STATED EXERCISE >>
Copy all the material that follows, keeping every character the same.

____ DATA SEGMENT

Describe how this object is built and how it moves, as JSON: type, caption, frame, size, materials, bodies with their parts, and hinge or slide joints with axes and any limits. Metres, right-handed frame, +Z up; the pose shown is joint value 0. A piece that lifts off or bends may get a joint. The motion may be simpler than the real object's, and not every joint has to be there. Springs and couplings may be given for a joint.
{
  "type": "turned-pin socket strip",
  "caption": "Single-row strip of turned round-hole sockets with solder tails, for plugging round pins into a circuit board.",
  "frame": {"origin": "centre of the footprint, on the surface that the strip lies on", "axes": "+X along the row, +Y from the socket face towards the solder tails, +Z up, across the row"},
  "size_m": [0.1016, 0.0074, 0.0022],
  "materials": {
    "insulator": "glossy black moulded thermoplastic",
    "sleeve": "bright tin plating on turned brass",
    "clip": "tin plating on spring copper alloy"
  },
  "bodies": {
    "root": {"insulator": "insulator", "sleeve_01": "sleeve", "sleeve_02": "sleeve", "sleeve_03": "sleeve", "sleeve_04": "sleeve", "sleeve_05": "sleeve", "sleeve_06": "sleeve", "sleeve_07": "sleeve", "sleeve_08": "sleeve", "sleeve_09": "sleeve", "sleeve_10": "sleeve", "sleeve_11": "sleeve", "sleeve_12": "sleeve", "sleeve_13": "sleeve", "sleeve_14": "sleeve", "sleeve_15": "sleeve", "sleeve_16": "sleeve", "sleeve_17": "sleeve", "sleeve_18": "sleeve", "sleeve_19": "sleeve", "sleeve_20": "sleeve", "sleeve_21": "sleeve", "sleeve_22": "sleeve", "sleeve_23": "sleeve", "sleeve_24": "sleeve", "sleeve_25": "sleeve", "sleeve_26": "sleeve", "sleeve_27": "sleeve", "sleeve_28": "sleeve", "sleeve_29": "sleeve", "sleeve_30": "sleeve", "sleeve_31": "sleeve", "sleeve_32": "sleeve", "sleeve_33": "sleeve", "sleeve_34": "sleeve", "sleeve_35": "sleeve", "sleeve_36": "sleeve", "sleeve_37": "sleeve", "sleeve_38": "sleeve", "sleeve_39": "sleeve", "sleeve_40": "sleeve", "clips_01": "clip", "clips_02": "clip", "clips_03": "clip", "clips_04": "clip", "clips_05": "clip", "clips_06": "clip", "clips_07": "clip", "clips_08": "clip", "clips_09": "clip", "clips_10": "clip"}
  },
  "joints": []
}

________

ANSWER IN FULL >>
Describe how this object is built and how it moves, as JSON: type, caption, frame, size, materials, bodies with their parts, and hinge or slide joints with axes and any limits. Metres, right-handed frame, +Z up; the pose shown is joint value 0. A piece that lifts off or bends may get a joint. The motion may be simpler than the real object's, and not every joint has to be there. Springs and couplings may be given for a joint.
{
  "type": "turned-pin socket strip",
  "caption": "Single-row strip of turned round-hole sockets with solder tails, for plugging round pins into a circuit board.",
  "frame": {"origin": "centre of the footprint, on the surface that the strip lies on", "axes": "+X along the row, +Y from the socket face towards the solder tails, +Z up, across the row"},
  "size_m": [0.1016, 0.0074, 0.0022],
  "materials": {
    "insulator": "glossy black moulded thermoplastic",
    "sleeve": "bright tin plating on turned brass",
    "clip": "tin plating on spring copper alloy"
  },
  "bodies": {
    "root": {"insulator": "insulator", "sleeve_01": "sleeve", "sleeve_02": "sleeve", "sleeve_03": "sleeve", "sleeve_04": "sleeve", "sleeve_05": "sleeve", "sleeve_06": "sleeve", "sleeve_07": "sleeve", "sleeve_08": "sleeve", "sleeve_09": "sleeve", "sleeve_10": "sleeve", "sleeve_11": "sleeve", "sleeve_12": "sleeve", "sleeve_13": "sleeve", "sleeve_14": "sleeve", "sleeve_15": "sleeve", "sleeve_16": "sleeve", "sleeve_17": "sleeve", "sleeve_18": "sleeve", "sleeve_19": "sleeve", "sleeve_20": "sleeve", "sleeve_21": "sleeve", "sleeve_22": "sleeve", "sleeve_23": "sleeve", "sleeve_24": "sleeve", "sleeve_25": "sleeve", "sleeve_26": "sleeve", "sleeve_27": "sleeve", "sleeve_28": "sleeve", "sleeve_29": "sleeve", "sleeve_30": "sleeve", "sleeve_31": "sleeve", "sleeve_32": "sleeve", "sleeve_33": "sleeve", "sleeve_34": "sleeve", "sleeve_35": "sleeve", "sleeve_36": "sleeve", "sleeve_37": "sleeve", "sleeve_38": "sleeve", "sleeve_39": "sleeve", "sleeve_40": "sleeve", "clips_01": "clip", "clips_02": "clip", "clips_03": "clip", "clips_04": "clip", "clips_05": "clip", "clips_06": "clip", "clips_07": "clip", "clips_08": "clip", "clips_09": "clip", "clips_10": "clip"}
  },
  "joints": []
}